GPU jobs
GPU Partitions¶
In order to access the resources (nodes) where GPU cards are installed, your job has to be submitted into one of the following partitions:
- testing (one NVidia A100, very short/testing runs)
- gpu (up to four NVidia A100's, production runs)
Specific parameters of GPU/hybrid jobs¶
Option | Description |
---|---|
--partition=gpu |
Request a GPU partition for your job. |
-G ? |
Allocate the given number of GPUs for the job. |
--mem-per-gpu=?GB |
Set the specific memory requirements per one GPU. |
Please read man sbatch
for more options.
GPU job example¶
As an example, let's look at this minimalistic GPU batch job script launching an CUDA compiled application on 2 GPU cards:
login01:~$ cat gpu_run.sh
#!/bin/bash
#SBATCH -p gpu
#SBATCH -G 2
#SBATCH -o output.txt
#SBATCH -e output.txt
module load cuda/12.0.1
./jacobi -nx 45000 -ny 45000 -niter 10000
Note, since we are not specifying the project account, the job will run on user's default account. Both stderr and stdout are redirected into one file, called output.txt.
GPU Usage Monitoring¶
You can use the nvidia-smi
tool to display the information about GPU utilization by your applications. In order to do that
you have to log into the specific node running the application.
In this example, we will launch the above mentioned script, find out it is running on node n142:
login01:~$ sbatch gpu_run.sh
sbatch: slurm_job_submit: Set partition to: gpu
sbatch: slurm_job_submit: Job's time limit was set to partition limit of 2880 minutes.
Submitted batch job ***41029***
login01:~$ squeue -u <username>
JOBID PARTITION NAME USER ST TIME NODES NODELIST(REASON)

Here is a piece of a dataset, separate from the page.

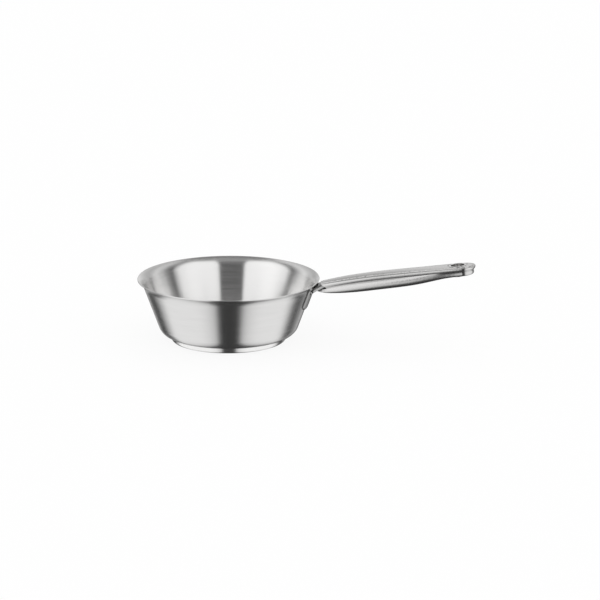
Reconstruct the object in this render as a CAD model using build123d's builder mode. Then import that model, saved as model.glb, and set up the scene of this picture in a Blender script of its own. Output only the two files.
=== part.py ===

***41029*** gpu run.sh user R 0:04 1 ***n142***
Then we can connect to the node and run nvidia-smi
.
Nvidia-smi command and GPU usage
login01:~$ ssh n142
Last login: Tue Oct 3 11:41:43 2023 from login01.devana.local
n142:~$ nvidia-smi
Wed Oct 4 09:59:53 2023
+-----------------------------------------------------------------------------+
| NVIDIA-SMI 525.85.05 Driver Version: 525.85.05 CUDA Version: 12.0 |
|-------------------------------+----------------------+----------------------+
| GPU Name Persistence-M| Bus-Id Disp.A | Volatile Uncorr. ECC |
| Fan Temp Perf Pwr:Usage/Cap| Memory-Usage | GPU-Util Compute M. |
| | | MIG M. |
|===============================+======================+======================|
| 0 NVIDIA A100-SXM... On | 00000000:17:00.0 Off | 0 |
| N/A 42C P0 249W / 400W | 8179MiB / 40960MiB | 100% Default |
| | | Disabled |
+-------------------------------+----------------------+----------------------+
| 1 NVIDIA A100-SXM... On | 00000000:31:00.0 Off | 0 |
| N/A 44C P0 237W / 400W | 8179MiB / 40960MiB | 100% Default |
| | | Disabled |
+-------------------------------+----------------------+----------------------+
+-----------------------------------------------------------------------------+
| Processes: |
| GPU GI CI PID Type Process name GPU Memory |
| ID ID Usage |
|=============================================================================|
| 0 N/A N/A 40679 C ./jacobi_test 8146MiB |
| 1 N/A N/A 40679 C ./jacobi_test 8146MiB |
+-----------------------------------------------------------------------------+
Restricted SSH access
Pleas note that you can directly access only nodes, where your application is running. When the job is finished, your connection will be terminated as well.